EXERCISE REQUIREMENTS:
Which lines run from the first one up to and including the one with "return close_loop(right, rail, left), wide"? Print exactly those.
** Begin DATA BLOCK **
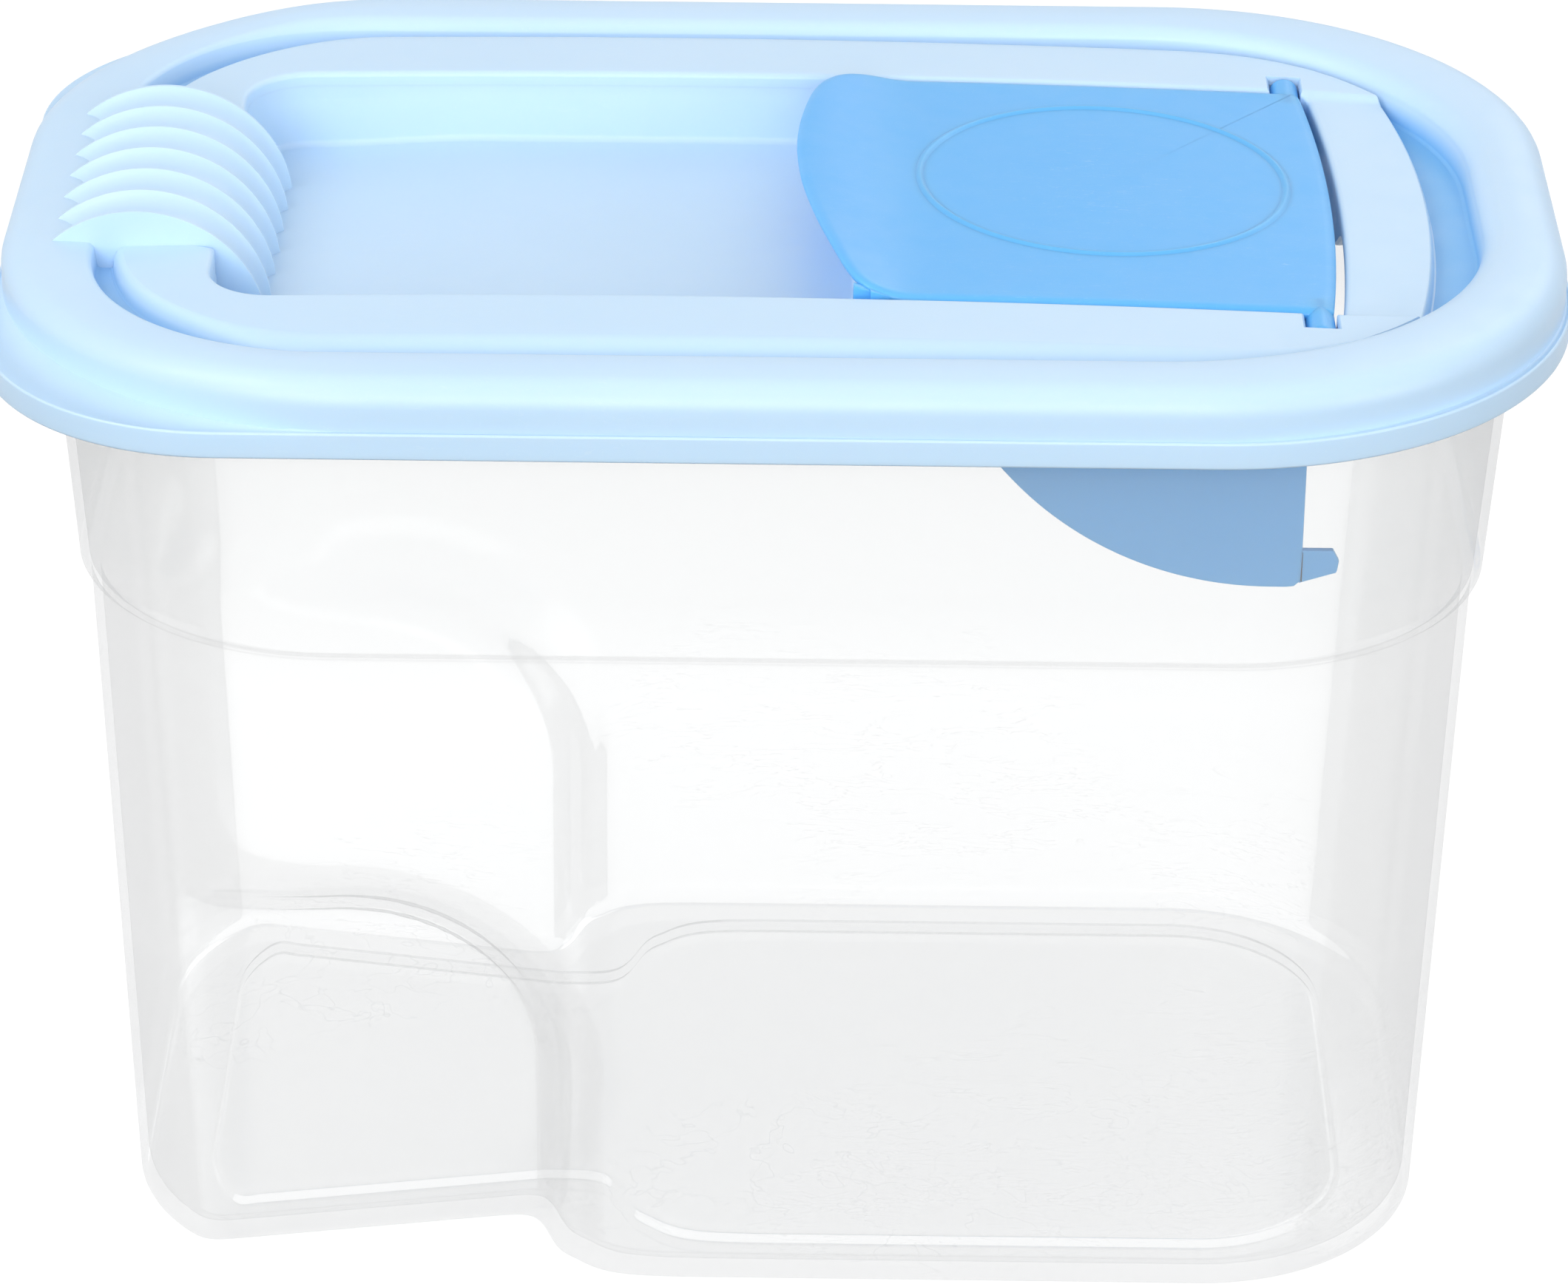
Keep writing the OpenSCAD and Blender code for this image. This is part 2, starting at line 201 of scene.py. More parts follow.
def deck_edge():
    """Edge of the raised middle's flat top, and how wide its rolled side is at each point"""
    y = END_Y
    right = np.stack([STRIP_X - STRIP_R + np.sqrt(STRIP_R ** 2 - y * y), y], axis=1)
    left = np.stack([-end_x(y, DECK_LEFT, DECK_HALF, DECK_LEFT_R), y], axis=1)
    path = list(spline([tuple(right[-1])] + EAR))
    stop = math.asin((OPEN_HALF - DECK_HALF + DECK_LEFT_R) / DECK_LEFT_R)
    r = DECK_LEFT_R
    for a in np.linspace(math.pi / 2, stop, 40):
        path.append((r - DECK_LEFT - r * math.cos(a), DECK_HALF - r + r * math.sin(a)))
    rail = resample(path + [tuple(left[-1])], RAIL_T)
    x = rail[:, 0]
    strip_wide, rail_wide, left_wide = 1.3, 7.0, 2.6
    side = strip_wide + (rail_wide - strip_wide) * smooth((136 - x) / 40)
    side += (left_wide - rail_wide) * smooth((-95 - x) / 35)
    wide = np.concatenate([np.full(len(right), strip_wide), side,
                           np.full(len(left), left_wide), side[::-1]])
    return close_loop(right, rail, left), wide


def spline(points, per=12):
    """Smooth line through points"""
    pts = [np.array(p, float) for p in points]
    pts = [2 * pts[0] - pts[1]] + pts + [2 * pts[-1] - pts[-2]]
    out = []
    for i in range(1, len(pts) - 2):
        p0, p1, p2, p3 = pts[i - 1:i + 3]
        for t in np.linspace(0, 1, per, endpoint=False):
            out.append(0.5 * (2 * p1 + (p2 - p0) * t + (2 * p0 - 5 * p1 + 4 * p2 - p3) * t * t
                              + (3 * p1 - p0 - 3 * p2 + p3) * t ** 3))
    out.append(pts[-2])
    return np.array(out)


def outward(loop):
    """Unit vectors that point out of a loop"""
    ahead = np.roll(loop, -1, axis=0) - loop
    behind = loop - np.roll(loop, 1, axis=0)
    ahead /= np.maximum(np.linalg.norm(ahead, axis=1), 1e-9)[:, None]
    behind /= np.maximum(np.linalg.norm(behind, axis=1), 1e-9)[:, None]
    t = ahead + behind
    t /= np.maximum(np.linalg.norm(t, axis=1), 1e-9)[:, None]
    return np.stack([t[:, 1], -t[:, 0]], axis=1)


def keep_inside(loop, fence):
    """Loop whose points that cross a fence of matching points stop just inside it"""
    inward = -outward(fence)
    depth = ((loop - fence) * inward).sum(axis=1)
    return loop + inward * np.maximum(0.25 - depth, 0.0)[:, None]


def at_z(loop, z):
    """Loop of points in space from a flat loop and one height or many"""
    z = np.broadcast_to(z, (len(loop),))
    return np.column_stack([loop, z])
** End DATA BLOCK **
ANSWER TO THIS EXERCISE:
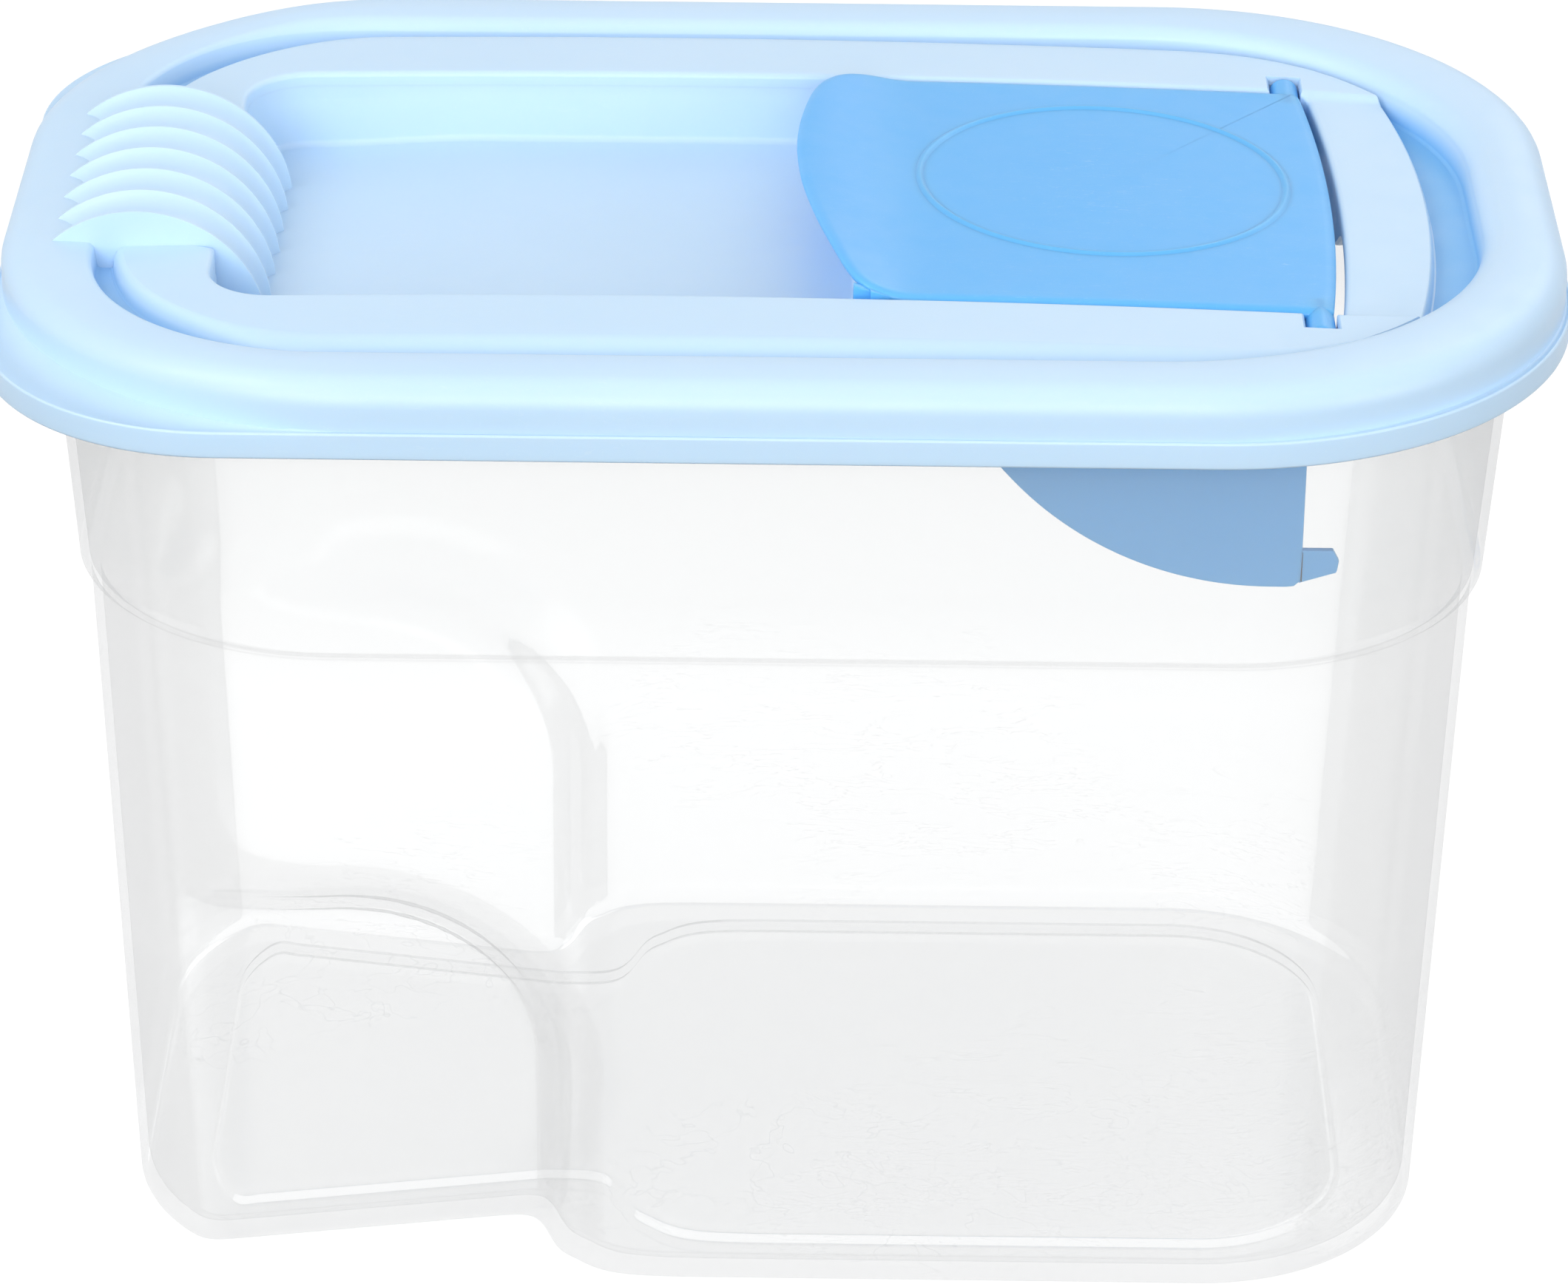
Keep writing the OpenSCAD and Blender code for this image. This is part 2, starting at line 201 of scene.py. More parts follow.
def deck_edge():
    """Edge of the raised middle's flat top, and how wide its rolled side is at each point"""
    y = END_Y
    right = np.stack([STRIP_X - STRIP_R + np.sqrt(STRIP_R ** 2 - y * y), y], axis=1)
    left = np.stack([-end_x(y, DECK_LEFT, DECK_HALF, DECK_LEFT_R), y], axis=1)
    path = list(spline([tuple(right[-1])] + EAR))
    stop = math.asin((OPEN_HALF - DECK_HALF + DECK_LEFT_R) / DECK_LEFT_R)
    r = DECK_LEFT_R
    for a in np.linspace(math.pi / 2, stop, 40):
        path.append((r - DECK_LEFT - r * math.cos(a), DECK_HALF - r + r * math.sin(a)))
    rail = resample(path + [tuple(left[-1])], RAIL_T)
    x = rail[:, 0]
    strip_wide, rail_wide, left_wide = 1.3, 7.0, 2.6
    side = strip_wide + (rail_wide - strip_wide) * smooth((136 - x) / 40)
    side += (left_wide - rail_wide) * smooth((-95 - x) / 35)
    wide = np.concatenate([np.full(len(right), strip_wide), side,
                           np.full(len(left), left_wide), side[::-1]])
    return close_loop(right, rail, left), wide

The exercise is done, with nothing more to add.